Even without a perfect game involved, this would’ve been an all-time classic. Nearly eliminated, the defending champions pieced together a 1-0 win in 10 innings that extended things to the limit … only for the Yankees to romp 9-0 in an anti-climactic finale. This was the crest of the Brooklyn-Bronx rivalry that dominated the ’40s and ’50s, and Larsen’s eternal nine innings pushes this one atop the mountain.

Well, not atop atop.

1. 1962 World Series, Yankees def. Giants 4-3

Everything the 1961 series lacked dramatically came overflowing from the 1962 Fall Classic, our pick for the very best Yankees championship ever secured.

Back-and-forth on both coasts. The Yankees took three separate one-game series leads, only to see them all immediately erased, giving us the gift of a Game 7 at blustery Candlestick Park.

Even without a particularly dramatic finale, this one would rank highly, but … Game 7 of the 1962 Series might have the most heart-stopping ending of any singular World Series Game.

Two years removed from surrendering Mazeroski’s series-ender, Ralph Terry took the mound and nursed a 1-0 lead into the ninth inning.

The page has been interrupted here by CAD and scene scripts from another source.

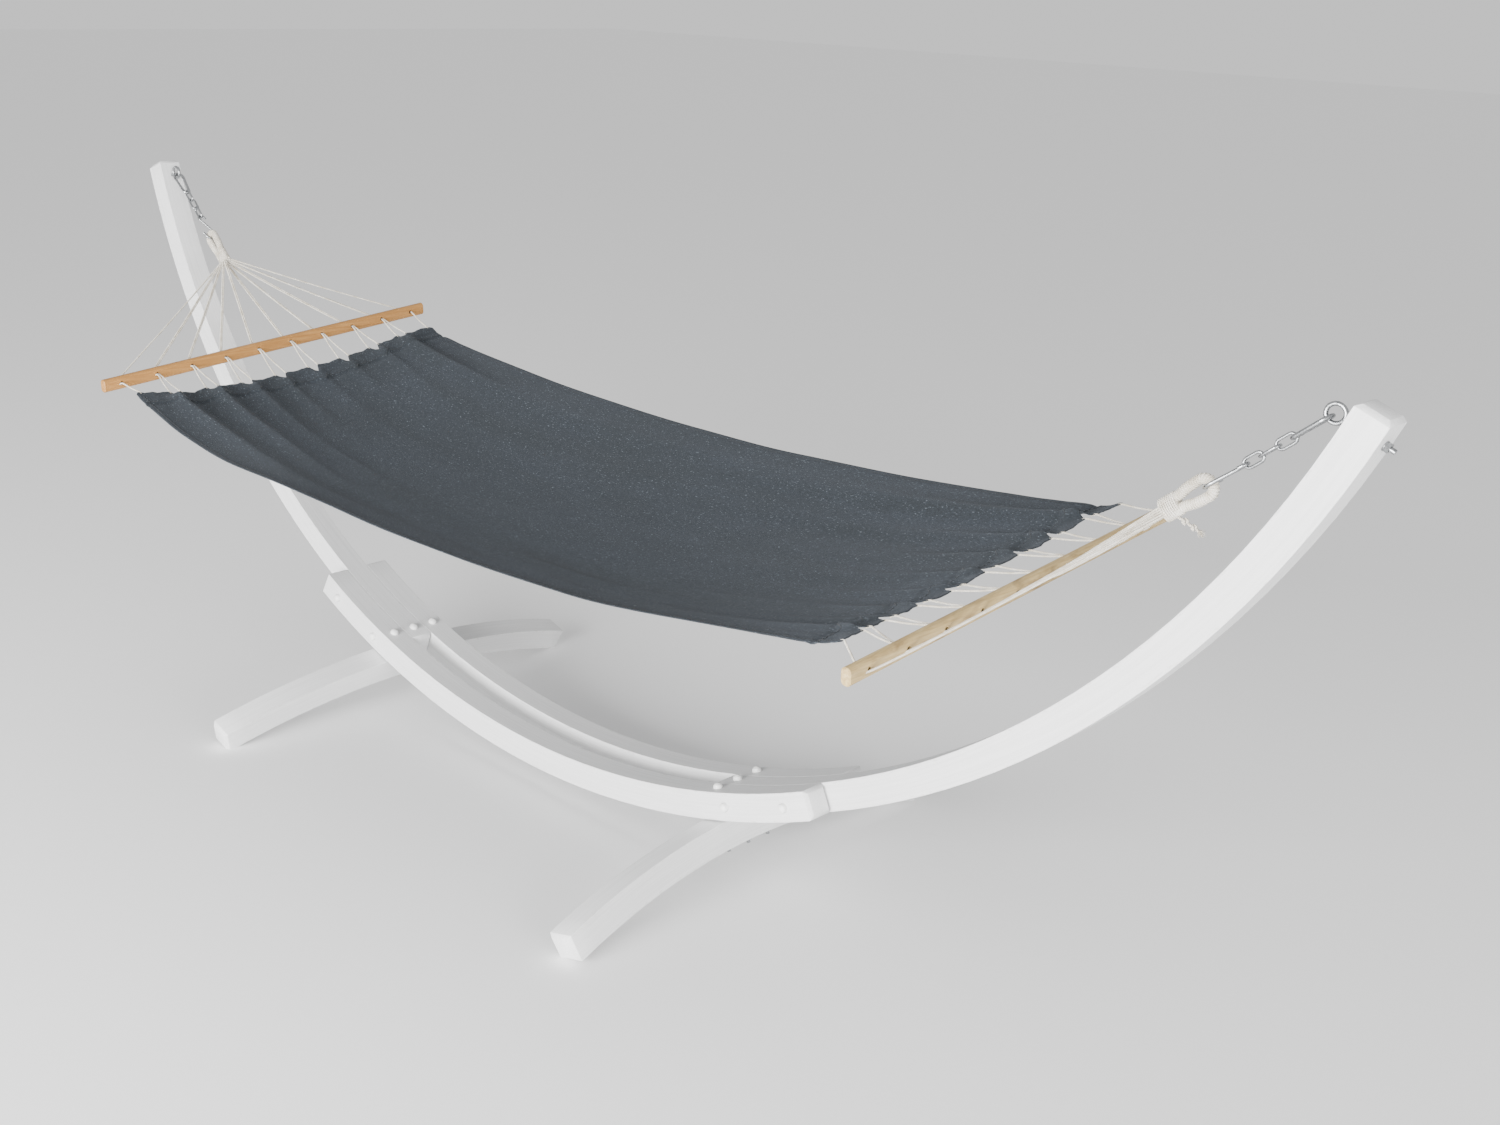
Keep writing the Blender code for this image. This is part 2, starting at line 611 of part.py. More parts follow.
def cloth_point(x, y):
    """The cloth's middle surface at a place in plan."""
    along = min(1.0, abs(x) / CLOTH_HALF_LENGTH)
    across = y / CLOTH_HALF_WIDTH
    chord = CLOTH_MIDDLE_Z + CLOTH_TILT * x + CLOTH_RISE * x * x + y * sin(ROLL)
    sag = CLOTH_MIDDLE_SAG + (CLOTH_END_SAG - CLOTH_MIDDLE_SAG) * along ** 3
    return Vector((x, y, chord - sag * (1.0 - across * across)))


def hem_x(y):
    """Distance of the end hem from the middle of the bed."""
    across = y / CLOTH_HALF_WIDTH
    return CLOTH_HALF_LENGTH - HEM_RETREAT * (1.0 - across * across)


def strand_paths(side):
    """Each cord from the collar through its hole in the bar to the hem.

    The outer holes hold one strand and the others a pair. The strands leave the collar in two
    columns of five rows, in the order of their holes, so that none crosses another.
    """
    mouth = BAR_THICKNESS / 2 + 0.005
    paths = []
    for k in range(HOLE_COUNT):
        column = -1 if k < HOLE_COUNT // 2 else 1
        row = (k % (HOLE_COUNT // 2)) - 2
        outer = k in (0, HOLE_COUNT - 1)
        for offset in ((0.0,) if outer else (-CORD_SPACING, CORD_SPACING)):
            shift = Vector((0.0, offset, 0.0))
            start = pull_frame(side) @ Vector((COLLAR_END - CORD_SINK, 0.0, row * CORD_ROW))
            start += shift + Vector((0.0, column * COLUMN_DISTANCE, 0.0))
            if outer:
                hem_y = copysign(CLOTH_HALF_WIDTH - CORNER_INSET, hole_y(k))
            else:
                hem_y = hole_y(k) + offset / CORD_SPACING * TAB_HALF_GAP
            target = cloth_point(side * (hem_x(hem_y) + CORD_RADIUS + HEM_CLEARANCE), hem_y)
            paths.append([start, bar_point(side, hole_y(k), mouth) + shift,
                          bar_point(side, hole_y(k), -mouth) + shift, target])
    return paths


def build_clew(name, side):
    """The loop, its collar and all the cords that it gathers, as one piece of rope work."""
    place = pull_frame(side) @ at(COLLAR_START, 0.0, 0.0)
    clew = add_object(name, collar_mesh(), MATERIALS["cotton"], place)
    combine(clew, add_cutter(name + "_loop", rope_loop_mesh(), [pull_frame(side)]), "UNION")
    strands = evaluated_mesh(add_object("strands", tube_curve(strand_paths(side), CORD_RADIUS), None))
    combine(clew, add_cutter(name + "_strands", weld(strands), [Matrix.Identity(4)]), "UNION")
    if side > 0:
        tail = add_cutter(name + "_tail", tube_mesh(tail_path(), TAIL_RADIUS), [Matrix.Identity(4)])
        combine(clew, tail, "UNION")


def build_cloth(name):
    columns, rows = 20, 8
    bm = bmesh.new()
    bmesh.ops.create_grid(bm, x_segments=columns, y_segments=rows, size=0.5)
    for vertex in bm.verts:
        y = vertex.co.y * 2 * CLOTH_HALF_WIDTH
        x = vertex.co.x * 2 * hem_x(y)
        vertex.co = cloth_point(x, y)
    mesh = bpy.data.meshes.new(name)
    bm.to_mesh(mesh)
    bm.free()
    mesh.shade_smooth()
    cloth = add_object(name, mesh, MATERIALS["denim"])
    solidify = cloth.modifiers.new("Thickness", "SOLIDIFY")
    solidify.thickness = CLOTH_THICKNESS
    solidify.offset = 0.0


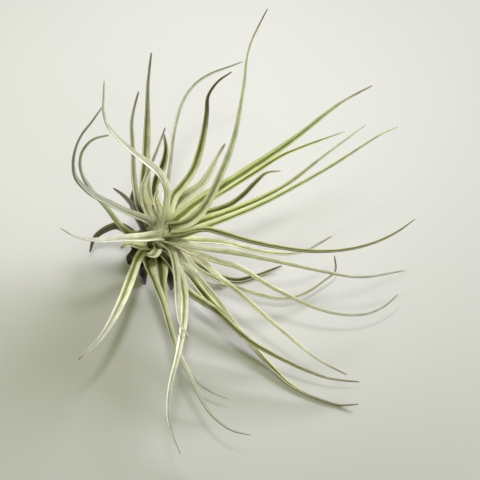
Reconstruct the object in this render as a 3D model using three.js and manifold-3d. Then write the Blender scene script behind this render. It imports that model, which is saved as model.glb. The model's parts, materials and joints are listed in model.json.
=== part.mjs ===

Matty Alou started the frame with a bunt single, but two straight strikeouts left him on first base with Willie Mays standing between the Yanks and the title. Needless to say, he rocketed a double into the gap, but Roger Maris’ pitch-perfect throw kept the runner on third. Two outs. SERIES-WINNING run suddenly at second. Hall of Famer Willie McCovey at the plate. Hearts palpitating. Fingers glitching. Brows dripping. Terry unfurled, McCovey unloaded, and rocked a line drive to right … that somehow found second baseman Bobby Richardson’s leather. Ballgame over, series over, theeeeee Yankees win by the narrowest possible margin.

The spiritual precursor to 2014, when Alex Gordon refused to budge off third, giving the Giants their eventual franchise revenge. How can you not be romantic about baseball?